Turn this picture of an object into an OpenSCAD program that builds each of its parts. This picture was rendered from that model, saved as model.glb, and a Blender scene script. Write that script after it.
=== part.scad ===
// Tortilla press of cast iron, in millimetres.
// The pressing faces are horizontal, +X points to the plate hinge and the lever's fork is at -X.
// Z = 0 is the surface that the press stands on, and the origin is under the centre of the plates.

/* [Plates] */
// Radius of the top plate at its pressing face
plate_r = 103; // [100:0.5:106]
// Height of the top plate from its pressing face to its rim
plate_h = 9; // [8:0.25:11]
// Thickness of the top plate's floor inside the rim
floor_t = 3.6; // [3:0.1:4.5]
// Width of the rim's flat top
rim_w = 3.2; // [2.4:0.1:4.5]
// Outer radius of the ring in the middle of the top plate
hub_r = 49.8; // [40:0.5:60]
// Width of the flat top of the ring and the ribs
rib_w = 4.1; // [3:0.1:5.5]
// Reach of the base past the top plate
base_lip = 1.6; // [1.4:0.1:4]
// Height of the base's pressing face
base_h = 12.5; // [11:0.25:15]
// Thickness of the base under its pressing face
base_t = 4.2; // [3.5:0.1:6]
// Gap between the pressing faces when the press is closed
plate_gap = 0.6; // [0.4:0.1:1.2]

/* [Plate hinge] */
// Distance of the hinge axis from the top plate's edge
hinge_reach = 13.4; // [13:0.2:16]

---

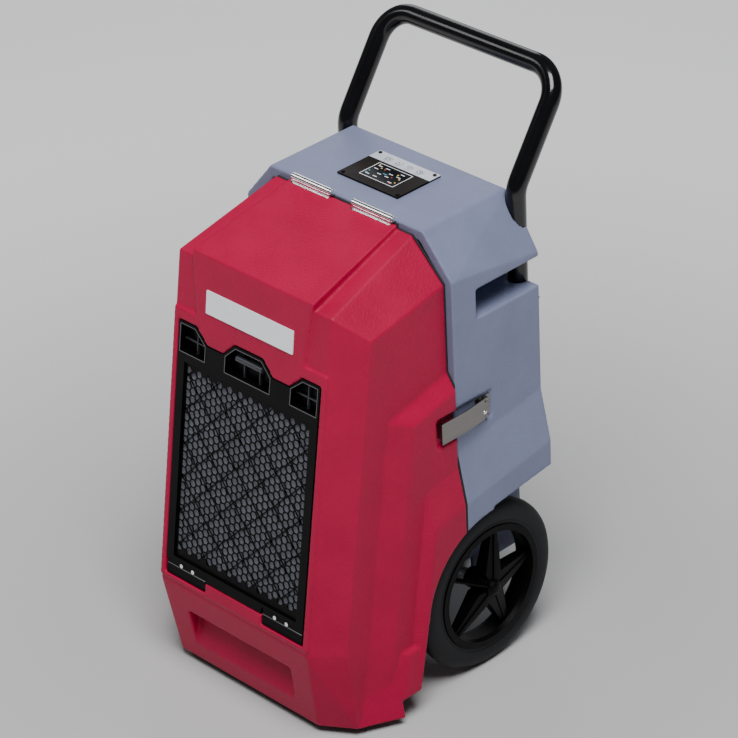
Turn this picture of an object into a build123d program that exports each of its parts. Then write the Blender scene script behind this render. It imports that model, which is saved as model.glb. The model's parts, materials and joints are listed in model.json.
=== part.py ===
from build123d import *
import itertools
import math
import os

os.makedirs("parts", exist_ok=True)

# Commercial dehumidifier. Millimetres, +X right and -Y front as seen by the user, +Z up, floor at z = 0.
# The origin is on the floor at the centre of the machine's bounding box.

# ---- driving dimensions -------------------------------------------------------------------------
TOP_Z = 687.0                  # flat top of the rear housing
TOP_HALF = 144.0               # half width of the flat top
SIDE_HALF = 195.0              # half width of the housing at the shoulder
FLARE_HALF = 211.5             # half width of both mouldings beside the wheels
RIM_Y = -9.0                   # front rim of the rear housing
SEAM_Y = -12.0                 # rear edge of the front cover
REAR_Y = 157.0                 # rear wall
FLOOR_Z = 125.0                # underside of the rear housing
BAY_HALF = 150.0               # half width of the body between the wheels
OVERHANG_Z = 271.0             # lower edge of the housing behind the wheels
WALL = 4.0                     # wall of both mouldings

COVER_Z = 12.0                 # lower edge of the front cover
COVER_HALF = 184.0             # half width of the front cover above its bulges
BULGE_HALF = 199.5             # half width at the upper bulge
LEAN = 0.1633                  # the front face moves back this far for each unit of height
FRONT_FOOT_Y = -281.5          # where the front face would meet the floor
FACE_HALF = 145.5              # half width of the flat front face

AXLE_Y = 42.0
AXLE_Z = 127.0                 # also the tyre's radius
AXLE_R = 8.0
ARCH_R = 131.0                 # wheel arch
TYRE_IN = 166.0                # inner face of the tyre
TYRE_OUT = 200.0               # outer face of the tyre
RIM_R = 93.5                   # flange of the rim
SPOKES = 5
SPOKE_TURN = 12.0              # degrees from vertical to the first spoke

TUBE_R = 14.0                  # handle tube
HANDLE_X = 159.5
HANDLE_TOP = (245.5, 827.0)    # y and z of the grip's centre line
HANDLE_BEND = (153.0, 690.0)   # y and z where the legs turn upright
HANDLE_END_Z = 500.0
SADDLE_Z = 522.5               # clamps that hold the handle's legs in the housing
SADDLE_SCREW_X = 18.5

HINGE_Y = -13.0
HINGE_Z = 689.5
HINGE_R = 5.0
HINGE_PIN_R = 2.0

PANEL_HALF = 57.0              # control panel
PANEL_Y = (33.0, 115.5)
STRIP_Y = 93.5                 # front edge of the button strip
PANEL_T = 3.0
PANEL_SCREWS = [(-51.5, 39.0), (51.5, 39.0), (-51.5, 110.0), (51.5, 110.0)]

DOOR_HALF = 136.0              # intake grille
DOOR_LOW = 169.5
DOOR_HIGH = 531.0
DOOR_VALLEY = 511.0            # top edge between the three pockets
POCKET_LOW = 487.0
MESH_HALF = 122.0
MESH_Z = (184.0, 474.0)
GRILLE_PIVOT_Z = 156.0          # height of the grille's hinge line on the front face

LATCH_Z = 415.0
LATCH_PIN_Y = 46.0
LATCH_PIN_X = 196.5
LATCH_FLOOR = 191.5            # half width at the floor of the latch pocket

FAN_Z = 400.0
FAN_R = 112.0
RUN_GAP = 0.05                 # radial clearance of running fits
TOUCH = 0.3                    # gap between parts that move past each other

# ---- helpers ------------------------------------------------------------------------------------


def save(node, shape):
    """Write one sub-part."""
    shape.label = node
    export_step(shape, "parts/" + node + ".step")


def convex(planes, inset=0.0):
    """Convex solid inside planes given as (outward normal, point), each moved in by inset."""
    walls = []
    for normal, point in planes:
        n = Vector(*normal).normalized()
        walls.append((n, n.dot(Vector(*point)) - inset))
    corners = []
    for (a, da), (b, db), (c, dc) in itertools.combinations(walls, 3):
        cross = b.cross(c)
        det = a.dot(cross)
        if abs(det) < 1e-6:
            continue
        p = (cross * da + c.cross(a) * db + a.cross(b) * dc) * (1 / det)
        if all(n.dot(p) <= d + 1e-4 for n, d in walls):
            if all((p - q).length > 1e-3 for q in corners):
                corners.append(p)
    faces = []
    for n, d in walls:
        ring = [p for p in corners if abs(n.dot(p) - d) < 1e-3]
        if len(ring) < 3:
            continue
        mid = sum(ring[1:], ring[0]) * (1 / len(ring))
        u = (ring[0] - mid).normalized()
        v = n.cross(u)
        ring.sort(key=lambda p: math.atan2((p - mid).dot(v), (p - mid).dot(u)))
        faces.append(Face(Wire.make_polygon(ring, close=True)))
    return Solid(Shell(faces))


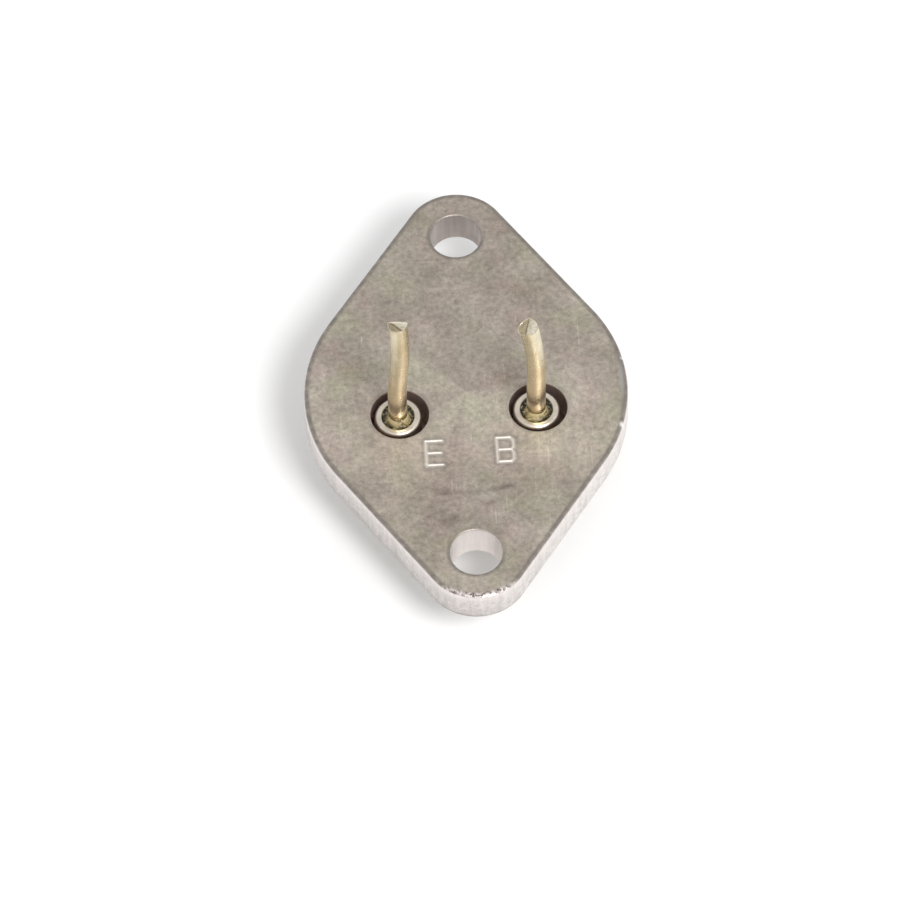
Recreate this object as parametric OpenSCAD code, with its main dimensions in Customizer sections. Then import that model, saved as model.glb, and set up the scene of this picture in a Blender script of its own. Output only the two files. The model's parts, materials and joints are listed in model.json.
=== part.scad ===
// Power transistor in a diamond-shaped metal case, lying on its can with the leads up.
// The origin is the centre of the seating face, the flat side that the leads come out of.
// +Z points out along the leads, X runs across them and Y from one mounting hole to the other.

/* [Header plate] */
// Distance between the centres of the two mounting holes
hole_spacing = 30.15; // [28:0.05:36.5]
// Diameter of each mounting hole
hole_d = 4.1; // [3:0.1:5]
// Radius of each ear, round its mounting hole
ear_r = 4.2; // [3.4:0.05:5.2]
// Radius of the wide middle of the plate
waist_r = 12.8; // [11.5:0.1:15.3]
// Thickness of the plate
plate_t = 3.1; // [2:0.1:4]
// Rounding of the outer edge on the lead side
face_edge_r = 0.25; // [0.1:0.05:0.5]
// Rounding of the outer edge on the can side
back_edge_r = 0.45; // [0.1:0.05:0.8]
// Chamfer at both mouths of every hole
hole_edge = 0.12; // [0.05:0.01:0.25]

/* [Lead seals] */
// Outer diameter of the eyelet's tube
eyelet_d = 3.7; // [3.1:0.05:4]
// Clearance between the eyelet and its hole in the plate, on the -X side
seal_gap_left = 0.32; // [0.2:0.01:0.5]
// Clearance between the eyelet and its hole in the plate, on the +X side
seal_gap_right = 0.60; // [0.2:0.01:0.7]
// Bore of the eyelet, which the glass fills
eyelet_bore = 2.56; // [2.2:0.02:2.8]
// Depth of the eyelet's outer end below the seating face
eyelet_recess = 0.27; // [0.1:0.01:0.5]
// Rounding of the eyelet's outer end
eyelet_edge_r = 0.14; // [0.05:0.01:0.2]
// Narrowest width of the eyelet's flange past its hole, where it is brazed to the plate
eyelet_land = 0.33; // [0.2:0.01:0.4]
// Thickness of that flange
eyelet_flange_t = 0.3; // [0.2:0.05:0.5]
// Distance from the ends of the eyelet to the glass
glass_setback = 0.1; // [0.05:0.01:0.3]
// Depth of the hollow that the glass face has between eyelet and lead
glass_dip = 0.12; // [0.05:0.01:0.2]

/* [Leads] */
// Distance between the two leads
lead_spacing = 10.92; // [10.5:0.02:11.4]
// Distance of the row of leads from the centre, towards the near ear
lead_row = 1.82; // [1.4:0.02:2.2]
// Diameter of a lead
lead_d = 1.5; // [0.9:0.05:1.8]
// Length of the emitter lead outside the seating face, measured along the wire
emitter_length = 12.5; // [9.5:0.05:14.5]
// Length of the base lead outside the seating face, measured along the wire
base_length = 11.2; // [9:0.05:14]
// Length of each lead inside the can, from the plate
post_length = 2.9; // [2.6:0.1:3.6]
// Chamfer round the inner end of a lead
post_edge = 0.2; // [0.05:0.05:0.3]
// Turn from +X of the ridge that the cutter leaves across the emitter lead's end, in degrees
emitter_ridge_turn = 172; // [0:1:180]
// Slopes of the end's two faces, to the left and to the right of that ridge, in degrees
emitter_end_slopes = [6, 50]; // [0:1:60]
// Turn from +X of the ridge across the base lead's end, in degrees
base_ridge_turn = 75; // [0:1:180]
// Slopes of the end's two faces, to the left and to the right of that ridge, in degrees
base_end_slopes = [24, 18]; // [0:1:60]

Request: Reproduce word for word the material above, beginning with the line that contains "Turn this picture of an object into a build123d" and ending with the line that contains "FACE_HALF = 145.5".

Solution to this problem:
Turn this picture of an object into a build123d program that exports each of its parts. Then write the Blender scene script behind this render. It imports that model, which is saved as model.glb. The model's parts, materials and joints are listed in model.json.
=== part.py ===
from build123d import *
import itertools
import math
import os

os.makedirs("parts", exist_ok=True)

# Commercial dehumidifier. Millimetres, +X right and -Y front as seen by the user, +Z up, floor at z = 0.
# The origin is on the floor at the centre of the machine's bounding box.

# ---- driving dimensions -------------------------------------------------------------------------
TOP_Z = 687.0                  # flat top of the rear housing
TOP_HALF = 144.0               # half width of the flat top
SIDE_HALF = 195.0              # half width of the housing at the shoulder
FLARE_HALF = 211.5             # half width of both mouldings beside the wheels
RIM_Y = -9.0                   # front rim of the rear housing
SEAM_Y = -12.0                 # rear edge of the front cover
REAR_Y = 157.0                 # rear wall
FLOOR_Z = 125.0                # underside of the rear housing
BAY_HALF = 150.0               # half width of the body between the wheels
OVERHANG_Z = 271.0             # lower edge of the housing behind the wheels
WALL = 4.0                     # wall of both mouldings

COVER_Z = 12.0                 # lower edge of the front cover
COVER_HALF = 184.0             # half width of the front cover above its bulges
BULGE_HALF = 199.5             # half width at the upper bulge
LEAN = 0.1633                  # the front face moves back this far for each unit of height
FRONT_FOOT_Y = -281.5          # where the front face would meet the floor
FACE_HALF = 145.5              # half width of the flat front face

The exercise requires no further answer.